+++ Stored rows +++

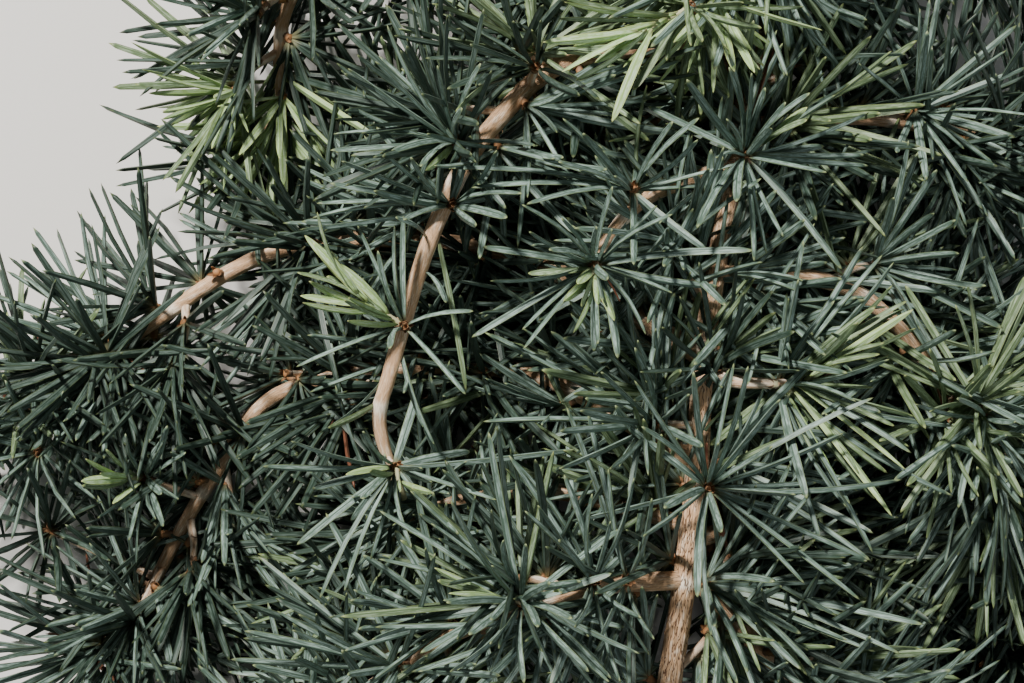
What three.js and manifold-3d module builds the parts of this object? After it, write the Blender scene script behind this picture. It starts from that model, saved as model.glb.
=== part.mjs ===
// A cut branch of a blue-green cedar, lying down, in millimetres with +Z up.
// One woody stem runs up the middle of the spray, from a flat saw cut to its drooping tip. Side shoots
// leave it left and right and carry the needles, and each thick mass of needles is a closed, uneven solid.
// X runs across the spray, Y along it towards the tip, and the ground it lies on is at Z = 0.
import * as THREE from 'three';
import { mergeVertices } from 'three/addons/utils/BufferGeometryUtils.js';
import Module from 'manifold-3d';

const wasm = await Module();
wasm.setup();

// Driving dimensions
const CLEARANCE = 0.3; // gap left round a limb
const MASS_CLEARANCE = 0.9; // gap left between two masses of needles, before their edges are smoothed
const FORWARD_REACH = 23; // how far the needles at a shoot's end stand out past its bud
const ROUNDING = 34; // length over which a mass draws in to its end
const START_SHARE = 0.6; // how thick a mass is where it starts, as a share of its radius
const TIP_SHARE = 0.28; // and at its far end
const LOBES = [[3, 0.09, 4], [2, 0.07, -6], [5, 0.05, 9]]; // count round a mass, height, twist along it
const TUFTS = 0.12; // unevenness from one corner of a mass to the next
const CUT_Y = -153; // plane of the saw cut at the foot of the stem
const STEM_RADII = [3, 1.6]; // at the saw cut and at the tip
const SHOOT_TIP_SHARE = 0.62; // radius of a shoot at its tip, as a share of its radius at the fork
const SOCKET_DEPTH = 12; // how far a shoot's end sits inside its mass of needles
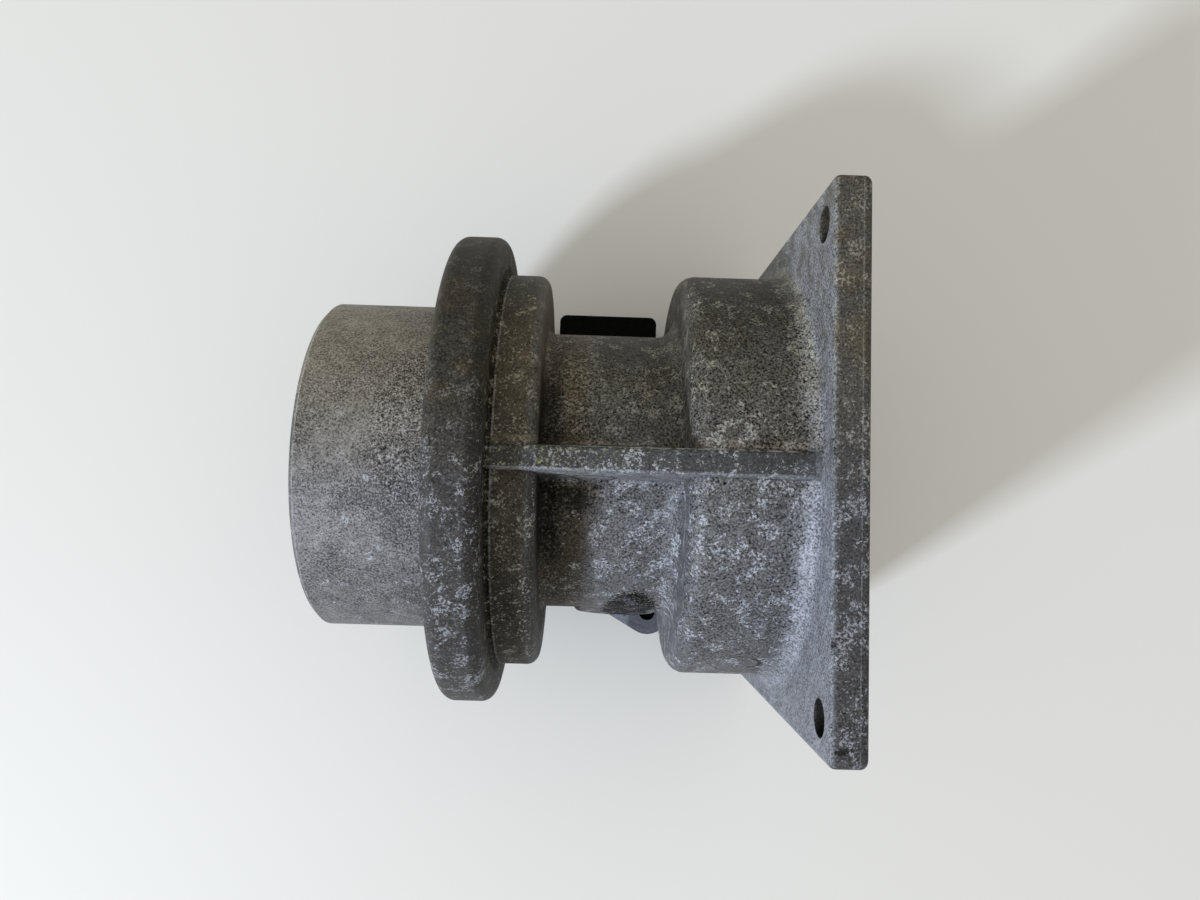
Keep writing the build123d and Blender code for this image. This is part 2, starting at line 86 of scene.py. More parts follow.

+++

Challenge: Repeat every line of the material exactly as given.

Solution to the problem:
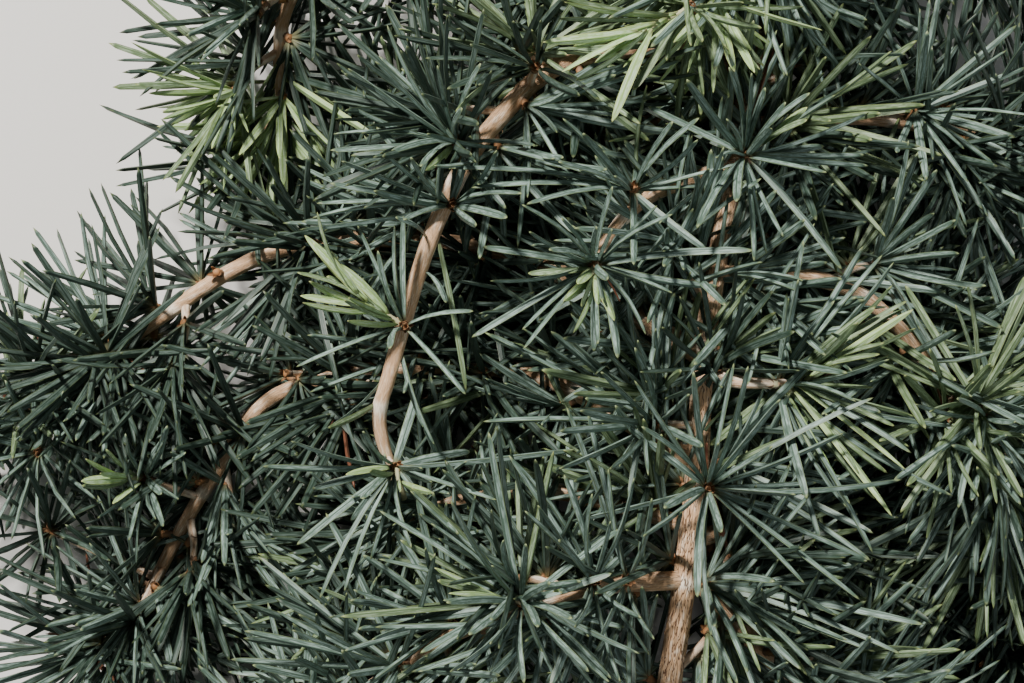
What three.js and manifold-3d module builds the parts of this object? After it, write the Blender scene script behind this picture. It starts from that model, saved as model.glb.
=== part.mjs ===
// A cut branch of a blue-green cedar, lying down, in millimetres with +Z up.
// One woody stem runs up the middle of the spray, from a flat saw cut to its drooping tip. Side shoots
// leave it left and right and carry the needles, and each thick mass of needles is a closed, uneven solid.
// X runs across the spray, Y along it towards the tip, and the ground it lies on is at Z = 0.
import * as THREE from 'three';
import { mergeVertices } from 'three/addons/utils/BufferGeometryUtils.js';
import Module from 'manifold-3d';

const wasm = await Module();
wasm.setup();

// Driving dimensions
const CLEARANCE = 0.3; // gap left round a limb
const MASS_CLEARANCE = 0.9; // gap left between two masses of needles, before their edges are smoothed
const FORWARD_REACH = 23; // how far the needles at a shoot's end stand out past its bud
const ROUNDING = 34; // length over which a mass draws in to its end
const START_SHARE = 0.6; // how thick a mass is where it starts, as a share of its radius
const TIP_SHARE = 0.28; // and at its far end
const LOBES = [[3, 0.09, 4], [2, 0.07, -6], [5, 0.05, 9]]; // count round a mass, height, twist along it
const TUFTS = 0.12; // unevenness from one corner of a mass to the next
const CUT_Y = -153; // plane of the saw cut at the foot of the stem
const STEM_RADII = [3, 1.6]; // at the saw cut and at the tip
const SHOOT_TIP_SHARE = 0.62; // radius of a shoot at its tip, as a share of its radius at the fork
const SOCKET_DEPTH = 12; // how far a shoot's end sits inside its mass of needles
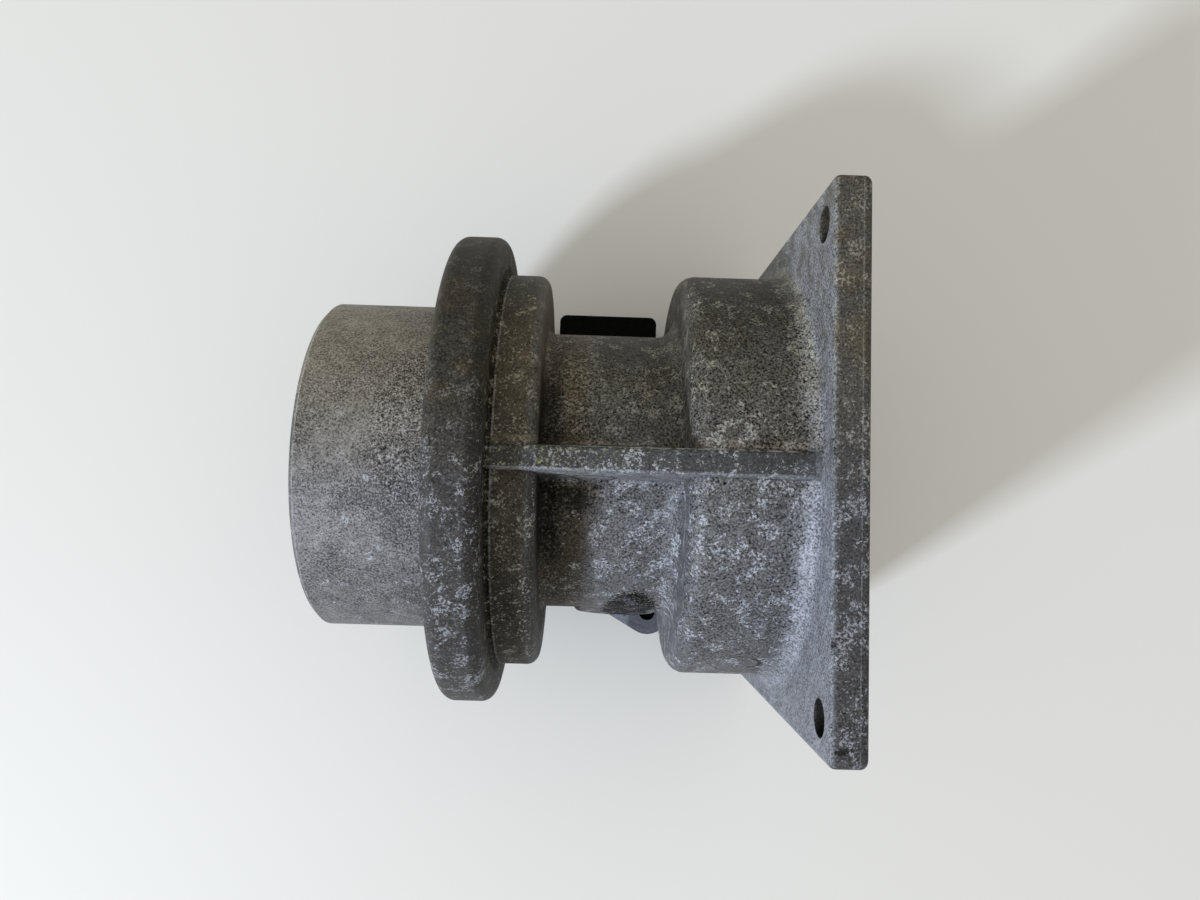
Keep writing the build123d and Blender code for this image. This is part 2, starting at line 86 of scene.py. More parts follow.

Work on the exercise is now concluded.